• _Task details_
Every line that holds "imported" should be shown.

• _Task inputs_

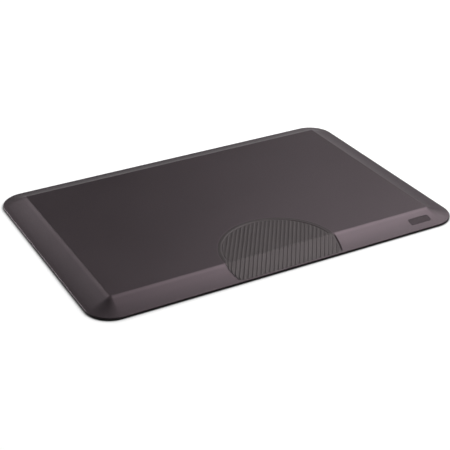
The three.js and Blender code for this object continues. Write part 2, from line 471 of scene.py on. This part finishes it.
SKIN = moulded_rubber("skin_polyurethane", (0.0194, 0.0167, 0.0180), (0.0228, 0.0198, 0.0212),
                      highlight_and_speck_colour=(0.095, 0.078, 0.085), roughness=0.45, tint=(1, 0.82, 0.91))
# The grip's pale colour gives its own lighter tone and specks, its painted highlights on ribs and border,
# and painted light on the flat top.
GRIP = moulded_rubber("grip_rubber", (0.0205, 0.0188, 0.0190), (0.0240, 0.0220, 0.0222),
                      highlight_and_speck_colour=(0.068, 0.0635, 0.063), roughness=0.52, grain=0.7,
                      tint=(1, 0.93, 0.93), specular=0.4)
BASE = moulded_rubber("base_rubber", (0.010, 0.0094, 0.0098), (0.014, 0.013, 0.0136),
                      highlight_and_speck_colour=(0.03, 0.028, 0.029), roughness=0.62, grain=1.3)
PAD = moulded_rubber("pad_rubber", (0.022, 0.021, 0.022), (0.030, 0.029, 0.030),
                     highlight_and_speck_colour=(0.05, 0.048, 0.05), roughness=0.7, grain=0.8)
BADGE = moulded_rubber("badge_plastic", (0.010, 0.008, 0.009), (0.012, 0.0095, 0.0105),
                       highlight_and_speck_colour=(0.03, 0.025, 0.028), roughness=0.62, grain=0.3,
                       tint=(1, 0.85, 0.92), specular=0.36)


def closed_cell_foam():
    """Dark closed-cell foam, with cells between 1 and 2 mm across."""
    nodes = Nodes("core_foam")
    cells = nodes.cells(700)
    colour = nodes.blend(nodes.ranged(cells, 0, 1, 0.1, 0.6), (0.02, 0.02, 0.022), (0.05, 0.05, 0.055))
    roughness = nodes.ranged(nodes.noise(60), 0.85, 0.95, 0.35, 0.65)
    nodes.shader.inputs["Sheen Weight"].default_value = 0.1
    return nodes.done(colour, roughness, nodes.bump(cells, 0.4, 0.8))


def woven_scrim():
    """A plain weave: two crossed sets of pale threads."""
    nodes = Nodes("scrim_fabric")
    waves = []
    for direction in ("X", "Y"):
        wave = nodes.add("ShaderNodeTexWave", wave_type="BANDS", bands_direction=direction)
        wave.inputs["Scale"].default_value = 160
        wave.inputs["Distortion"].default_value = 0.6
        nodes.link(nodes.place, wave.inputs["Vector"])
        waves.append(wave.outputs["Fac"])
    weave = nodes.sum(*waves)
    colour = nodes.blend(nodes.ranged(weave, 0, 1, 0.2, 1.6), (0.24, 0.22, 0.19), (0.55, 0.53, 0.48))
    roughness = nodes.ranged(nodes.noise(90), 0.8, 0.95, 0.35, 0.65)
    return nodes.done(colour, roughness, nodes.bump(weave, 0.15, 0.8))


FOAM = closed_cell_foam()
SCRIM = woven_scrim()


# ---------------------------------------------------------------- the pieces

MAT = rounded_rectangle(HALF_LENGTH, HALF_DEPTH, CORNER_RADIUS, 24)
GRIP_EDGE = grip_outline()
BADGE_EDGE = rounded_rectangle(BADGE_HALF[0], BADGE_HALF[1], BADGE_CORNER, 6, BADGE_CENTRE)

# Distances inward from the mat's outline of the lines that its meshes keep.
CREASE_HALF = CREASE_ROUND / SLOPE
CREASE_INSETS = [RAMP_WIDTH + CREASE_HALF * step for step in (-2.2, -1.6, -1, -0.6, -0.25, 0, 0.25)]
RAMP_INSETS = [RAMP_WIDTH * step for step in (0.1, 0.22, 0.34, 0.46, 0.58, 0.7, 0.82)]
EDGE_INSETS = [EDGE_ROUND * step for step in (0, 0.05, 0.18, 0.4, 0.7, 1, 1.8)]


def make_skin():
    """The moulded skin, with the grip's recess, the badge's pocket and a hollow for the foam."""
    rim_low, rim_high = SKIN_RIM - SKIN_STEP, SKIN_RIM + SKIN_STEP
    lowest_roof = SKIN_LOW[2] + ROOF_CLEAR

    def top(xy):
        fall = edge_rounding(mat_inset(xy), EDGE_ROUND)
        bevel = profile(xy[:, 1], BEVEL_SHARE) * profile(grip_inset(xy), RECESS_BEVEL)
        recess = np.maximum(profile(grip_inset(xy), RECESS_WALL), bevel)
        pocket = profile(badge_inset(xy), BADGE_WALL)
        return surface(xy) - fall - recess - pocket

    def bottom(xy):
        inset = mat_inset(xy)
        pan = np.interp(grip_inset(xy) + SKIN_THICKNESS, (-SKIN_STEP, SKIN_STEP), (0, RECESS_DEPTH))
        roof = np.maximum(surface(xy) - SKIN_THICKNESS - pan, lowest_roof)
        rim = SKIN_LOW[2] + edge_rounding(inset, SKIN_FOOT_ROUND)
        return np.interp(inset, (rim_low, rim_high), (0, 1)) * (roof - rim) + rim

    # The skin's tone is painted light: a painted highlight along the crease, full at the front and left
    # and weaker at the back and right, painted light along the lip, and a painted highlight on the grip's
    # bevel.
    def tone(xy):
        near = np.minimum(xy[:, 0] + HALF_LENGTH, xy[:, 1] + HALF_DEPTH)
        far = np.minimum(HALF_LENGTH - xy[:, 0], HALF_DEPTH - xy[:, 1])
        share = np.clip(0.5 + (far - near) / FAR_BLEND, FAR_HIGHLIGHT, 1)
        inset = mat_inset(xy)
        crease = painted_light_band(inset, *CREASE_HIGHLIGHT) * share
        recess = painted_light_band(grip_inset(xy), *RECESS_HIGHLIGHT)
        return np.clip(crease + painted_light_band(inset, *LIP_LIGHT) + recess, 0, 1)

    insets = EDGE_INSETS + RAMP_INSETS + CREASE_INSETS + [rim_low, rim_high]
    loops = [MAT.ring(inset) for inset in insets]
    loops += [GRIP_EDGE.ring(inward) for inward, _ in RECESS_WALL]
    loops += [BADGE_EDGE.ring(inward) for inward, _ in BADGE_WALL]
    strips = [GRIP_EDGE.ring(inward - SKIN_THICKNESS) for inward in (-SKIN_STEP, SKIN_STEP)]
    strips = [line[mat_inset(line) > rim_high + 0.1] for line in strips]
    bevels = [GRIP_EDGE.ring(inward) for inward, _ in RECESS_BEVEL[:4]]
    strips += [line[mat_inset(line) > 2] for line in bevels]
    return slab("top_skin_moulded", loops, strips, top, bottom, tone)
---
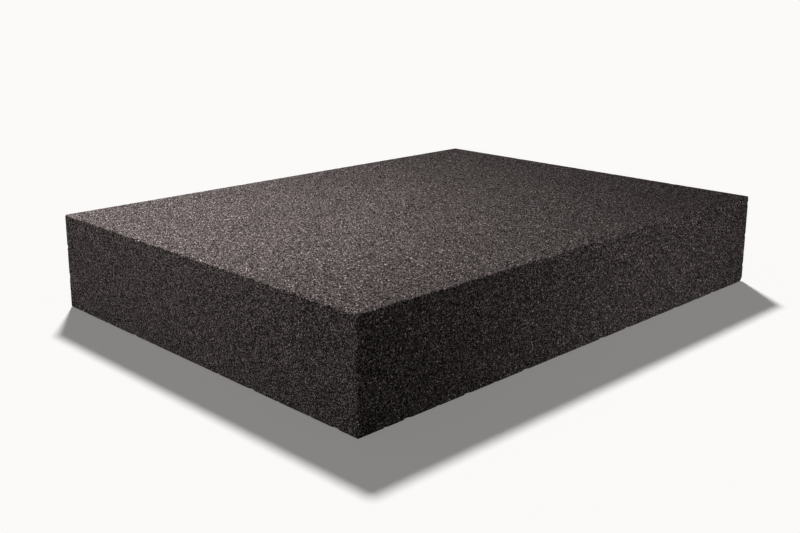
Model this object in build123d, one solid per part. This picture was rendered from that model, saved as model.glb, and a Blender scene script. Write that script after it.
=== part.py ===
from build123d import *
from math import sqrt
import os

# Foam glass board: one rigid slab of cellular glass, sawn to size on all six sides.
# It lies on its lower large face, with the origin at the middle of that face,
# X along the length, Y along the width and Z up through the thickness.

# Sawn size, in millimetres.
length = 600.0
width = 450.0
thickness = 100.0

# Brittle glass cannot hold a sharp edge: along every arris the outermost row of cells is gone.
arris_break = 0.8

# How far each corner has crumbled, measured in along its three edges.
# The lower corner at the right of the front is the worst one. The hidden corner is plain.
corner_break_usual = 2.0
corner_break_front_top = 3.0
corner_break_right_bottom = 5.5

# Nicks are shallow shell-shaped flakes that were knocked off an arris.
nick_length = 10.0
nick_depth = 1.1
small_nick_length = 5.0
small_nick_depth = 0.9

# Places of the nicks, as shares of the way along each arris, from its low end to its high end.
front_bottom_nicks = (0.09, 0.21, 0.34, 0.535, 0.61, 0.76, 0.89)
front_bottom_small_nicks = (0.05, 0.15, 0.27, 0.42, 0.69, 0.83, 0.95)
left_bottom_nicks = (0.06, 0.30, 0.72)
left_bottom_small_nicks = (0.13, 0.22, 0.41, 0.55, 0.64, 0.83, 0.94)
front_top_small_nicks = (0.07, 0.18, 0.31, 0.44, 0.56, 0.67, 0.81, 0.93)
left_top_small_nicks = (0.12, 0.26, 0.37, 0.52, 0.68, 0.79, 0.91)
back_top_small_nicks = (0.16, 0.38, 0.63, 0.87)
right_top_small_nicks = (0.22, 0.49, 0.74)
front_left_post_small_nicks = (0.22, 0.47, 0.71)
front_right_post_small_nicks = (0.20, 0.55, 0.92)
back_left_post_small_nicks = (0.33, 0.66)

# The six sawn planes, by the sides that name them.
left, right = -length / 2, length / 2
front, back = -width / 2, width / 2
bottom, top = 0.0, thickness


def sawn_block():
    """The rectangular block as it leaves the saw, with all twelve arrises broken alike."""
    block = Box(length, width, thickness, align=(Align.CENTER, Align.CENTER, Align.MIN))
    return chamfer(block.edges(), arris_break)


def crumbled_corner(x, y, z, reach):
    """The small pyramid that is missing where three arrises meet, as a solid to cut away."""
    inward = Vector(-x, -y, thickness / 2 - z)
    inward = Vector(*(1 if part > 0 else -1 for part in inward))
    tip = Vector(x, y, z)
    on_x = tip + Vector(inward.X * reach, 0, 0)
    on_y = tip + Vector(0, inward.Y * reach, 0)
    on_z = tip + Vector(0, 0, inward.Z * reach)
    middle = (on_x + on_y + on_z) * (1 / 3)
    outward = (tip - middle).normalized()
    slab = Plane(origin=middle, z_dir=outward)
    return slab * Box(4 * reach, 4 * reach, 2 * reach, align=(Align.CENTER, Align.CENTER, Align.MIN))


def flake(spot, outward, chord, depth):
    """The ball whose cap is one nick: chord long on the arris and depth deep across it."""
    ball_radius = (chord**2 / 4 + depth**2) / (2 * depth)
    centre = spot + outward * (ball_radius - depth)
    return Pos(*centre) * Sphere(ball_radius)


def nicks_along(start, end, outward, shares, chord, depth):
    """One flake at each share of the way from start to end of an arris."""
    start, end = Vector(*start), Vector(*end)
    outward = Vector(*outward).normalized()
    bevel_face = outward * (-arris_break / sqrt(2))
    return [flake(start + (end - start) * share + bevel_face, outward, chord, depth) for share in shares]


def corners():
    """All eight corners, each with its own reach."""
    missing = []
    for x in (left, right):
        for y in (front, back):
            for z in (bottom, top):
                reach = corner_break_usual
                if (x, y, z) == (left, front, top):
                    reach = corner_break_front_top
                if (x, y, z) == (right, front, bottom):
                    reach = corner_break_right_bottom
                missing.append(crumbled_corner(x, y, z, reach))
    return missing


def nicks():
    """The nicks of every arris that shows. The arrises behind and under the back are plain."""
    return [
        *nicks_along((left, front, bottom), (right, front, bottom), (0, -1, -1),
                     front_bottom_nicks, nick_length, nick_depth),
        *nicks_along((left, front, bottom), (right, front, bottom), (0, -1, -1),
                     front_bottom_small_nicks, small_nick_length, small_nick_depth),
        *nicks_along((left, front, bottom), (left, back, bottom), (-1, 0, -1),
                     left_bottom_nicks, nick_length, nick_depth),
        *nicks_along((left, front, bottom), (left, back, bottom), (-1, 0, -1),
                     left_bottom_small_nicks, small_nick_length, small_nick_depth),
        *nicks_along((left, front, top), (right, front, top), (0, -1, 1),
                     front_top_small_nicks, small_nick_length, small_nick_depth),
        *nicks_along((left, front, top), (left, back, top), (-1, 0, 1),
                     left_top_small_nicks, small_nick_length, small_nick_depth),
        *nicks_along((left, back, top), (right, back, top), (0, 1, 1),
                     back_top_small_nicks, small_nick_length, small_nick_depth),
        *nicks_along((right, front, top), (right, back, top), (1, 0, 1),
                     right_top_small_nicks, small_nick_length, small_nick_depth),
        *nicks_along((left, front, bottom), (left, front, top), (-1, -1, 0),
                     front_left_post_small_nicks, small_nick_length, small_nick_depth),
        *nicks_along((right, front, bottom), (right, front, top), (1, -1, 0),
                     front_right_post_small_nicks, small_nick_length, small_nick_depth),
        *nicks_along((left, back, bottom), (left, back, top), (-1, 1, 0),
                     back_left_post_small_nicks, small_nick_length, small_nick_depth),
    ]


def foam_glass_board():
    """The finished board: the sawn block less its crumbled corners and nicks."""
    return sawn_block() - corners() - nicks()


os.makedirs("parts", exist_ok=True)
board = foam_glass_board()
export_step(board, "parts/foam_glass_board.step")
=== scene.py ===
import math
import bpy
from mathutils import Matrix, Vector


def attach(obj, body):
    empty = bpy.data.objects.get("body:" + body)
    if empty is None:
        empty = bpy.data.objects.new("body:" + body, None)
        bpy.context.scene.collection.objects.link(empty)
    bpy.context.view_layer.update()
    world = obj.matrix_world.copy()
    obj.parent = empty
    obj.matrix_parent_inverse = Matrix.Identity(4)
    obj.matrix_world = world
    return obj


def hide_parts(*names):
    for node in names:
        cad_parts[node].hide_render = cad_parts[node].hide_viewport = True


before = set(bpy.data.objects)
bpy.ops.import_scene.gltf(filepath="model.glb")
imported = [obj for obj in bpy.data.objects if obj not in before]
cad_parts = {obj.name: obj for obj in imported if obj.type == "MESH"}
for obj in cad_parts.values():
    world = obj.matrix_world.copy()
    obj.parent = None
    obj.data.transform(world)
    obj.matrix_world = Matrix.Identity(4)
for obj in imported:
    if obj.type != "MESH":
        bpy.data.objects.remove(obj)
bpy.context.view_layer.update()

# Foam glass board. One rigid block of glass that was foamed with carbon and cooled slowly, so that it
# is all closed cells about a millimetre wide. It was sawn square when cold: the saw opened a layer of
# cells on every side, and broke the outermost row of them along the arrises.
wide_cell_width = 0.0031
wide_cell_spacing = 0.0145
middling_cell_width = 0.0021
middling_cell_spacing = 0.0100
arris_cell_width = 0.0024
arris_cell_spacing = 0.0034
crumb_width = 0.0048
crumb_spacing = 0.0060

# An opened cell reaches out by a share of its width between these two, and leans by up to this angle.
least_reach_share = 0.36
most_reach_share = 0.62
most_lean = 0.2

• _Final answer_
imported = [obj for obj in bpy.data.objects if obj not in before]
cad_parts = {obj.name: obj for obj in imported if obj.type == "MESH"}
for obj in imported:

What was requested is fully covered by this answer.